Not all feminists are man-hating lesbians and not all women who you think are feminists are actually “feminists.” I could tell you about how the early 1920s women’s suffrage movement was about white supremacy, or that Margaret Sanger, an activist and the founder of Planned Parenthood, was even a eugenicist who believed in eliminating an “unfit” and “inferior class” of people. But where most might think about a radical feminist like Valerie Solanes who wanted to “eliminate the male-sex,” that’s not at all the reason as to why you should take a women’s studies course.
Women’s studies is more than just about gender; it’s about race, sexuality and responsibility. It’s about recognizing a problem and finding a solution. Women’s history is one filled with struggle and misunderstandings. The 19th Amendment is revered because of its impact on women’s rights, yet most Black and Latina women would not see this right extended to them until the mid-60s to 70s. In addition, the women’s liberation movement of the 1960s itself had to be split up into different branches to accommodate for all the racism, homophobia and classism of the main branch. In this sense, “feminism” has no single meaning because it can mean whatever someone wants it to mean. There are radicals and womanists and Marxists, all of which just happen to have their own theories and beliefs about what it means to be a woman, a human being.
There’s an imbalance between males and females when it comes to taking a women’s studies course. Walk into a lecture and chances are that you’ll probably see more girls than guys there. The importance of men taking a gender studies course is undervalued. It’s important for them to be involved in conversations that pertain to discrimination in the work place, at home and in society as a whole. The misconception that such courses only speak on women’s issues is absurd. They aren’t about blaming men for all of the world’s problems; take a class and you’ll find out that blame is on both sides. These classes go deeper into issues that courses in psychology or sociology may just lightly touch on. Students get to see both sides of history. The purpose of learning about the struggles of whole generations is to not repeat the mistakes of the past. Women’s studies is about constantly making progress by recognizing the faults and merits of those before us.
No matter your race, gender or sexuality, you should take a women’s studies course. It will teach you what it means to be an individual in society. You’ll be able to ask the big who, what, when, where and why questions every other major doesn’t go into as deeply. Being honest about history is an incredible part of women’s studies because nothing is sugar-coated. The philosophy is raw, real and blunt. Do not underestimate the skills you can gain from taking this subject.

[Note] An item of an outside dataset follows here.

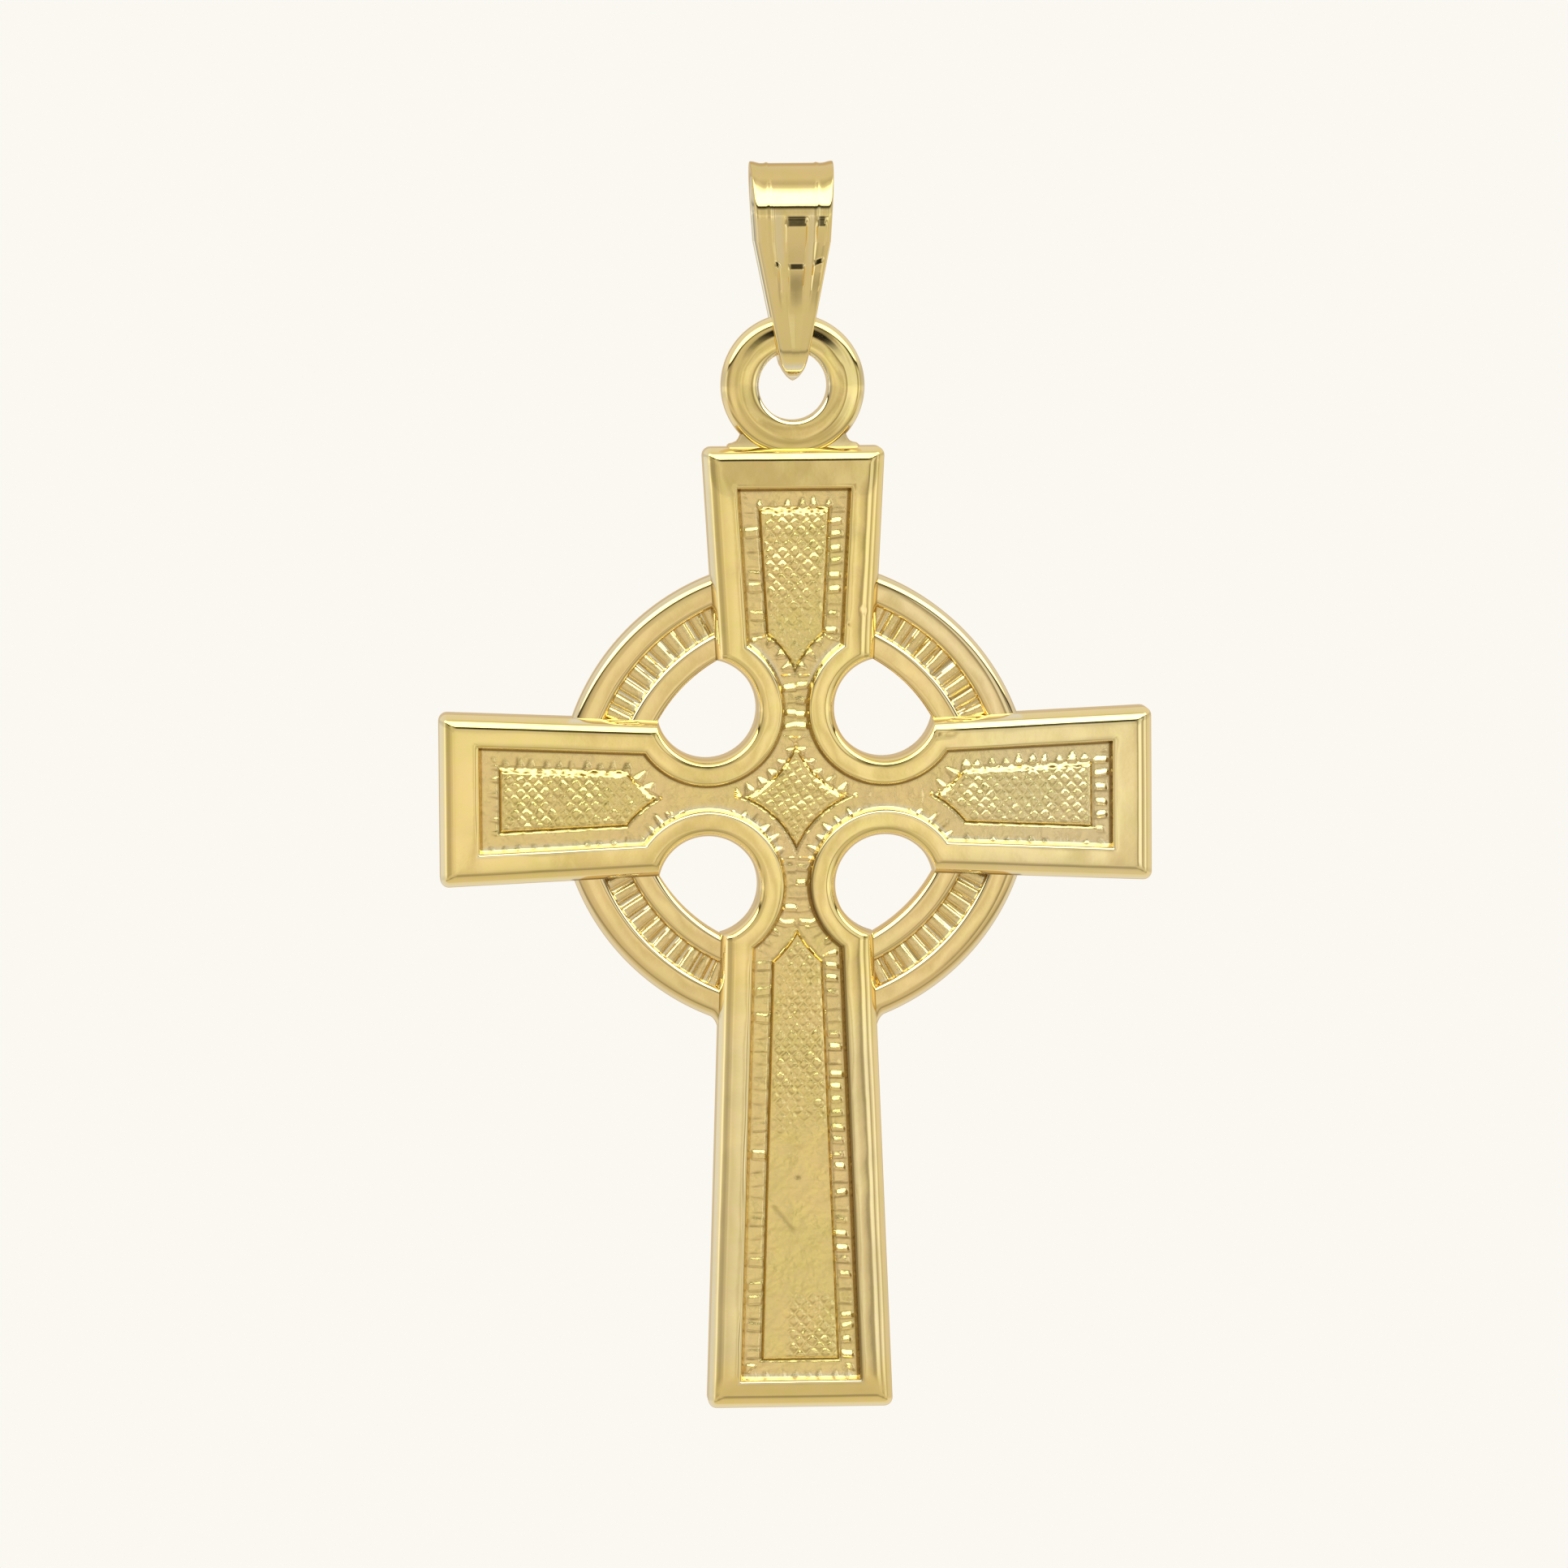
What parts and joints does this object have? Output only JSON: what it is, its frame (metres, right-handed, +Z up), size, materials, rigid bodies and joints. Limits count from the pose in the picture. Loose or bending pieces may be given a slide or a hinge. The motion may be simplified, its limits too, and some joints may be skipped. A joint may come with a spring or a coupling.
{
  "type": "celtic cross pendant",
  "caption": "Gold pendant: a flared cross with a ring behind its crossing, ribbed borders and hatched panels, hanging by its eye from a tapered strap bail.",
  "frame": {"origin": "highest point inside the bail, where the chain bears, on the pendant's mid line", "axes": "+Z up, towards the top of the bail; the relief faces -Y and the plain back faces +Y; X runs across the side arms and along the chain passage"},
  "size_m": [0.022, 0.0032, 0.0384],
  "materials": {
    "cast_gold": "yellow gold, polished rims over a satin cast relief",
    "bail_gold": "yellow gold, mirror polish"
  },
  "bodies": {
    "hanger": {"bail": "bail_gold"},
    "pendant": {"cross": "cast_gold"}
  },
  "joints": [
    {"name": "pendant_swing", "type": "hinge", "parent": "hanger", "child": "pendant", "pos_m": [0, 0, -0.00485], "axis": [1, 0, 0], "range_deg": [-90, 90]}
  ]
}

If it isn’t so obvious already, the humanities are under attack. One day, when we live in a world like that of Ray Bradbury’s Fahrenheit 451, questions that really ask you to think will go largely unnoticed. The struggles of people outside our country will be a thing of the past and the only part of life that will matter will most likely just be our own. Try to consider taking that class that, for many years, has gone scorned by people who do not understand its value. Think about what you are to gain from looking through another person’s eyes and learning that the world currently revolves around 7.8 different experiences.